◆ Task description:
Repeat the full listing, word for word.

━━━━━━━━━━

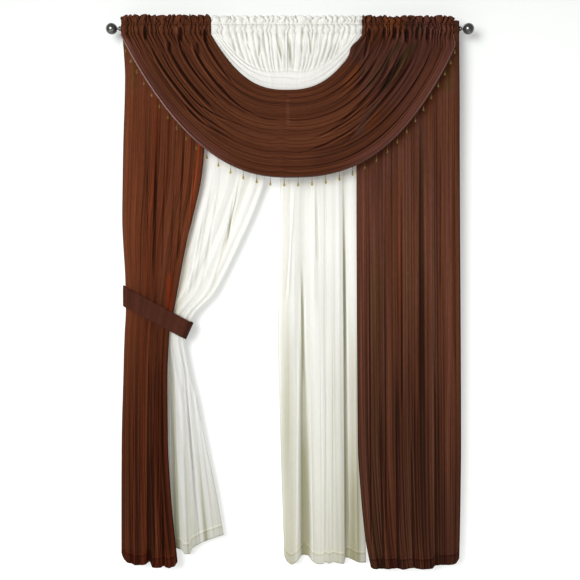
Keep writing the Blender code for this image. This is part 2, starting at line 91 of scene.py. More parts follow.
# Headings: a cloth's path round the rod. Puffs are the ruffle's, gathers the pocket's; both layers sway
PANEL_HEADING = table(
    PathPoint,
    (1, -20, 0, 0.5, 0),
    (10.4, 0, 0, 0.5, 0),
    (1, 16, 0, 0.5, 0),
    (1, 30, 0.5, 0, 0.4),
    (0, 32, 0, 0, 0.4),
    (-1, 30, 0.5, 0, 0.4),
    (-1, 16, 0, 0.2, 0),
    (-10.4, 0, 0, 0.6, 0),
    (-1, -20, 0, 0.5, 0),
)
PANEL_PUFFS = 9
PANEL_GATHERS = 15
PANEL_HEADING_SHIFT = 0.1
SWAG_RUFFLE_TOPS = (0.054, 0.050)
INSERT_RUFFLE_TOP = 0.050
PANEL_SEAM_DEPTH = -0.0010
VALANCE_SEAM_DEPTH = -0.0026
VALANCE_SEAM_HEIGHT = -0.0210
PINCH_HEIGHT = 0.0175
HEADING_STEPS = 4
VALANCE_BACK_ROWS = 5 * HEADING_STEPS
PUFF_LEVEL = 0.45
RUFFLE_LIFT = 0.0080
RUFFLE_SHIFT = 0.0090
HEADING_CURL = 0.34
HEADING_CURL_HEIGHT = 0.013
HEADING_CURL_RISE = 0.012
HEADING_BACK_DEPTH = 0.0012
RUFFLE_UNEVEN = 0.25
RUFFLE_UNEVEN_HEIGHT = 0.014
RUFFLE_LIFT_LEVEL = 0.7
FRILL_SHARE = 0.30
POCKET_SHIFT = 0.4
POCKET_HALF_HEIGHT = 0.012

# How a cloth's depth is turned into painted shade: two windows, in columns on either side, and the share that
# each gives
FINE_WINDOW = 4
BROAD_WINDOW = 15
FINE_SHADE = 0.28
BROAD_SHADE = 0.26
STREAK_ENDS = 0.25
NOISE_SIDE = 64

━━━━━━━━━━

◆ Result of this task:
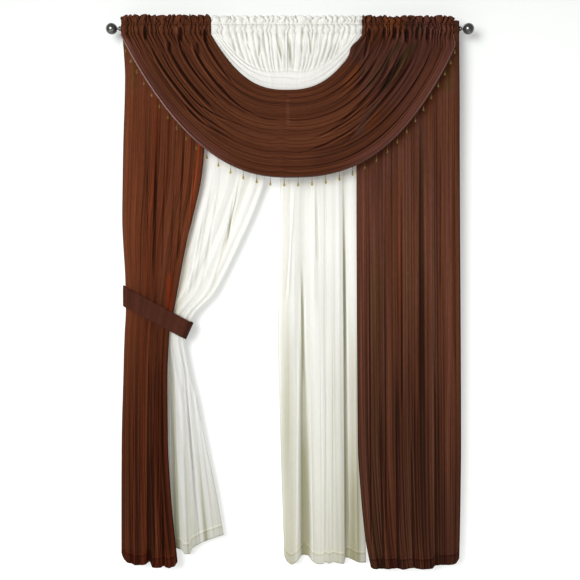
Keep writing the Blender code for this image. This is part 2, starting at line 91 of scene.py. More parts follow.
# Headings: a cloth's path round the rod. Puffs are the ruffle's, gathers the pocket's; both layers sway
PANEL_HEADING = table(
    PathPoint,
    (1, -20, 0, 0.5, 0),
    (10.4, 0, 0, 0.5, 0),
    (1, 16, 0, 0.5, 0),
    (1, 30, 0.5, 0, 0.4),
    (0, 32, 0, 0, 0.4),
    (-1, 30, 0.5, 0, 0.4),
    (-1, 16, 0, 0.2, 0),
    (-10.4, 0, 0, 0.6, 0),
    (-1, -20, 0, 0.5, 0),
)
PANEL_PUFFS = 9
PANEL_GATHERS = 15
PANEL_HEADING_SHIFT = 0.1
SWAG_RUFFLE_TOPS = (0.054, 0.050)
INSERT_RUFFLE_TOP = 0.050
PANEL_SEAM_DEPTH = -0.0010
VALANCE_SEAM_DEPTH = -0.0026
VALANCE_SEAM_HEIGHT = -0.0210
PINCH_HEIGHT = 0.0175
HEADING_STEPS = 4
VALANCE_BACK_ROWS = 5 * HEADING_STEPS
PUFF_LEVEL = 0.45
RUFFLE_LIFT = 0.0080
RUFFLE_SHIFT = 0.0090
HEADING_CURL = 0.34
HEADING_CURL_HEIGHT = 0.013
HEADING_CURL_RISE = 0.012
HEADING_BACK_DEPTH = 0.0012
RUFFLE_UNEVEN = 0.25
RUFFLE_UNEVEN_HEIGHT = 0.014
RUFFLE_LIFT_LEVEL = 0.7
FRILL_SHARE = 0.30
POCKET_SHIFT = 0.4
POCKET_HALF_HEIGHT = 0.012

# How a cloth's depth is turned into painted shade: two windows, in columns on either side, and the share that
# each gives
FINE_WINDOW = 4
BROAD_WINDOW = 15
FINE_SHADE = 0.28
BROAD_SHADE = 0.26
STREAK_ENDS = 0.25
NOISE_SIDE = 64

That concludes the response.